Three-fluid plasmas in star formation I. Magneto-hydrodynamic equations

TL;DR

This paper derives comprehensive magneto-hydrodynamic equations for three-fluid plasmas with arbitrary ionization, including dust grains, to better understand magnetic field evolution during star formation processes.

Contribution

It introduces a general set of equations for three-fluid magnetized plasmas, incorporating dust grains and detailed resistivity calculations, advancing modeling of star formation environments.

Findings

Collisions increase Ohmic resistivity during cloud collapse.

Hall resistivity can be larger when dust carries negative charge.
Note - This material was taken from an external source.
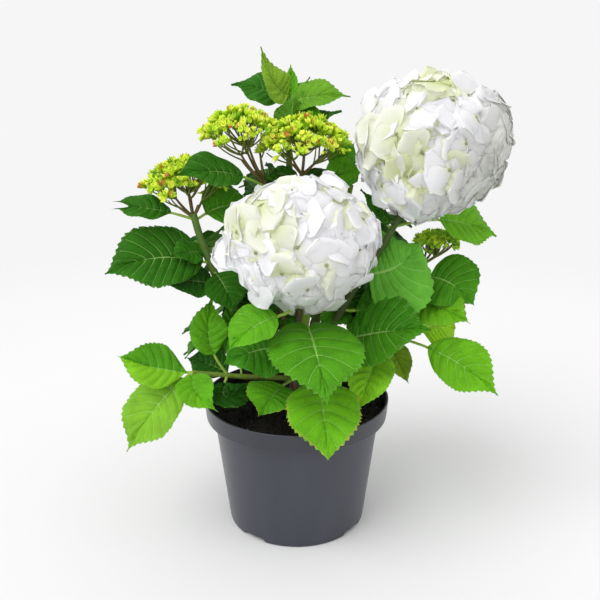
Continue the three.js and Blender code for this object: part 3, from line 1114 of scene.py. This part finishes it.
caneLooks = {
    "corymb_left": "dusky",
    "corymb_middle": "dusky",
    "corymb_far_left": "pale",
    "top_shoot": "green",
    "low_left": "light",
    "front_bloom": "light",
    "right_bloom": "dark",
}


barkTints = ((0.045, 0.030, 0.018), (0.200, 0.150, 0.095))
fleckTint = (0.08, 0.045, 0.02)


def barkSkin():
    def dress(graph):
        strips = graph.noise(420, 5, graph.stretched(0.25))
        light = graph.ramp(strips, (0.36, 0), (0.66, 1))
        return {
            "Base Color": graph.blend(light, *(paint(tint) for tint in barkTints)),
            "Roughness": light * 0.1 + 0.82,
            "Normal": graph.bump(strips, 0.8, 0.0007),
        }
    return skin("bark", {"Specular IOR Level": 0.2}, dress)


def caneSkin(name, foot, tip):
    def dress(graph):
        rise = graph.grade(graph.height(), *limbForm["ageing"])
        flecks = graph.clouds(520, 3, 0.56, 0.66)
        color = graph.blend(rise, paint(foot), paint(tip))
        return {
            "Base Color": graph.blend(flecks * 0.45, color, paint(fleckTint)),
            "Roughness": flecks * 0.15 + 0.5,
            "Normal": graph.bump(flecks, 0.25, 0.0003),
        }
    return skin(name, {"Specular IOR Level": 0.35}, dress)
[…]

Ambipolar diffusion occurs on a timescale comparable to dynamical times in protostellar jets.

Abstract

Interstellar magnetic fields influence all stages of the process of star formation, from the collapse of molecular cloud cores to the formation of protostellar jets. This requires us to have a full understanding of the physical properties of magnetized plasmas of different degrees of ionization for a wide range of densities and temperatures. We derive general equations governing the magneto-hydrodynamic evolution of a three-fluid medium of arbitrary ionization, also including the possibility of charged dust grains as the main charge carriers. In a companion paper (Pinto & Galli 2007), we complement this analysis computing accurate expressions of the collisional coupling coefficients. Over spatial and temporal scales larger than the so-called large-scale plasma limit and the collision-dominated plasma limit, and for non-relativistic fluid speeds, we obtain an advection-diffusion for the magnetic field. We derive the general expressions for the resistivities, the diffusion time scales and the heating rates in a three-fluid medium and we use them to estimate the evolution of the magnetic field in molecular clouds and protostellar jets. Collisions between charged particles significantly increase the value of the Ohmic resistivity during the process of cloud collapse, affecting in particular the decoupling of matter and magnetic field and enhancing the rate of energy dissipation. The Hall resistivity can take larger values than previously found when the negative charge is mostly carried by dust grains. In weakly-or mildy-ionized protostellar jets, ambipolar diffusion is found to occur on a time scale comparable to the dynamical time scale, limiting the validity of steady-state and nondissipative models to study the jet's structure.